Stop the madness of Hindu weddings

Written By: Bridezilla
My fondest memory of Hindu weddings while growing up was standing in a long queue of people who smelled of mothballed saris and suits.
We would wait to shower the bridal couple with marigolds and coloured confetti, the punched-out-of-paper kind that was a mess to clean up.
The smell of biryani and dhall with brinjals cooking outside the venue wafted invitingly to expectant guests.
People would eat on trestle tables, waiting to devour the well-buttered soji in the same plate as the main meal to give it that special wedding taste.
Uncles wielding large dishes, with saucers as serving utensils, would ration the “sweets”.

Dinner was quick, too, to accommodate the thousand-odd guests. Some people served cordial or even cooldrinks.
Afterwards, we’d go home and my mother would hand over her packet of pink and white cashews and those horrible sugared dhall sweets to whomever was best behaved.
And that was it.
As a little girl, I always imagined I’d have that kind of wedding, but as I grew up, I settled on a simple, pagan sort of affair with immediate family on a beach or island, or similar whimsical nuptials.
Instead, there will be a “conservative”, civilised, 400-guest event at a posh (complete rip-off) venue that has pulled the romance and heart out of a young couple’s most special day through our bank account.
We will have waiters and round tables, cutlery, glass crockery and separate soji bowls. Add elaborate and sufficiently shiny stage décor that is not gaudy, yet sparkly enough to impress.
There will be snacks, a sweetmeat display and pretty wedding favours, with obligatory souvenirs.
Obligatory souvenirs? Since when do the bride and groom, who’ve forked out enough to pay for at least four overseas holidays (yes, I’ve calculated it), have to give people gifts to attend their wedding?

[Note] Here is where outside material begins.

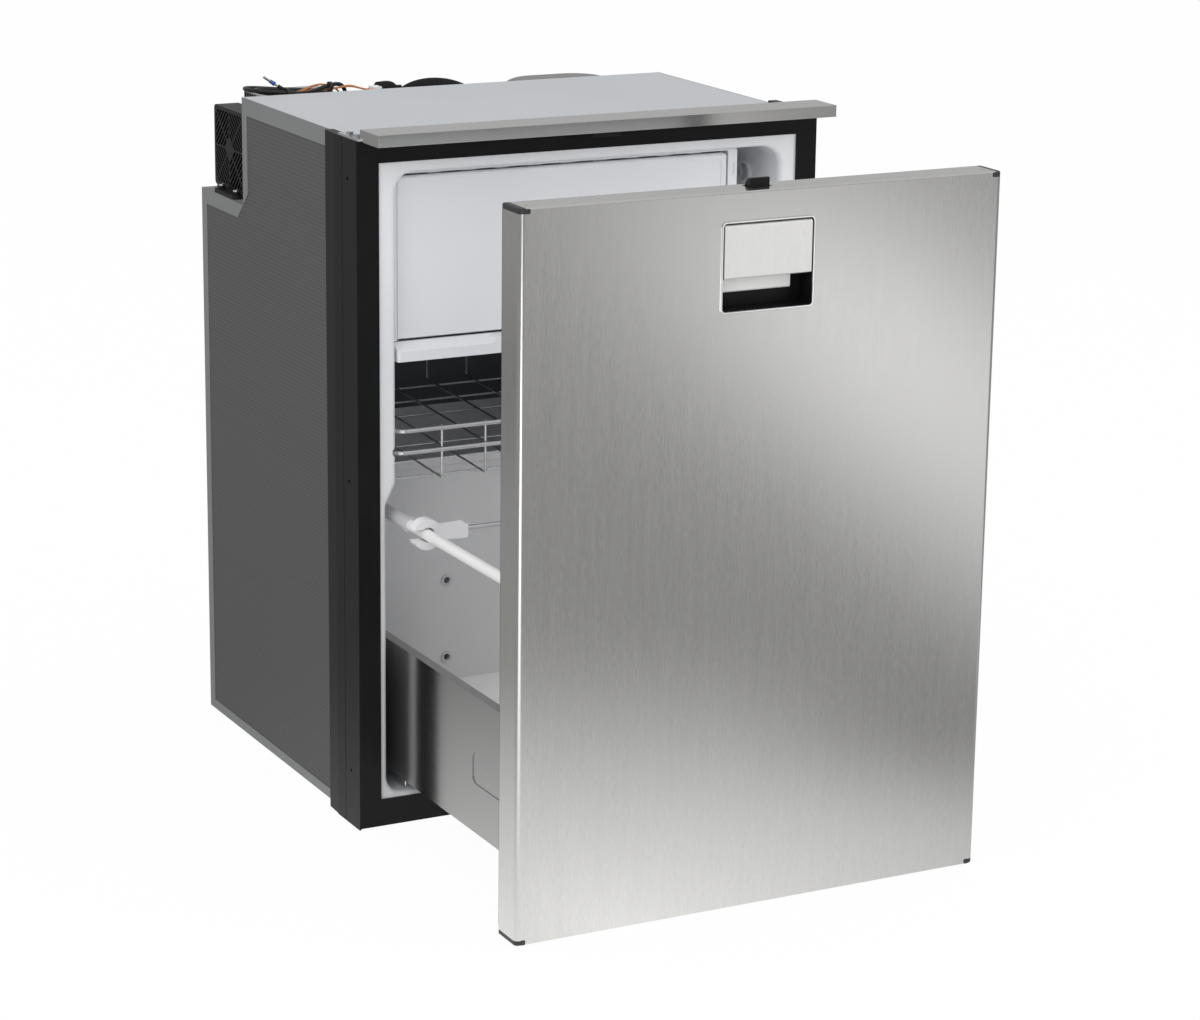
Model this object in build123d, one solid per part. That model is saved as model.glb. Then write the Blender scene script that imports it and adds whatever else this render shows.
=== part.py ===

The madness started a year ago. It was intended to be a fun, yet religiously significant event.
Eventually, a simple wedding — acceptable by 2008 standards — involved serviette holders that cost as much as my monthly petrol bill.
All in celebration of love and togetherness, and the hope of a few wedding gifts to add to our (thankfully already purchased and furnished) home.
I am ashamed to have succumbed.
Although it will be a lovely day with all the special people we want to be there, and even those we don’t, but are glad to see anyway, I am the punchline of the joke that Indian weddings have become.

I discovered this when I stumbled upon the cabal of wedding planners and periphery that exist today.
The most popular and talented photographers, cake suppliers, caterers, décor specialists, wedding co-ordinators, musicians, etc, each refers you to the other in the guise of a “favour”.
They have made this a thriving business. Yes, they do deserve to be popular and recognised, these are truly talented people.
But they’re a cabal nonetheless, and if you don’t have them, your guests will know the difference. Or will they?
The point is that we, as a society, have allowed this madness to become a norm. Be it a wedding, christening or funeral, we are losing the plot.
Why is it that society’s need to impress can invade even these momentous, once-in-a-lifetime occasions, making them more about the extras than the core of the event?
And in these harsh economic times, too. We are tired of living it, let alone hearing it, but the economy is at its worst in a long, long time.
People are selling bond-ridden houses, yet still deliver three-tier cake trays of Diwali treats?
December will be tough, too, but we know our guests will be raiding the stores for exquisite silks and satins. Many can afford them , but some cannot. Yet I can guarantee they will still come in all their finery.
They will arrive in their 60-month-repayment luxury cars and complain about the food, that we didn’t have a waterfall feature on stage and that we played carefully selected instrumental music, as opposed to a string band, which would play the same four songs for two hours anyway.
I don’t care.
I am celebrating my love and wedding day, and want only good wishes and blessings for a long and happy marriage.
Sorry if we decided to forgo the Lindor chocolate and went with the funny dhall sweets (they’re traditional for youngest sons apparently). I did it out of choice.
Hey, I could have sold a kidney and had a marching band and white horses ferry me to the venue. But the madness stops now.
We’re serving biryani, traditional wedding biryani, and dhall with brinjals. And if guests want to, they can eat with their fingers … and even enjoy the soji in the same dinner plate.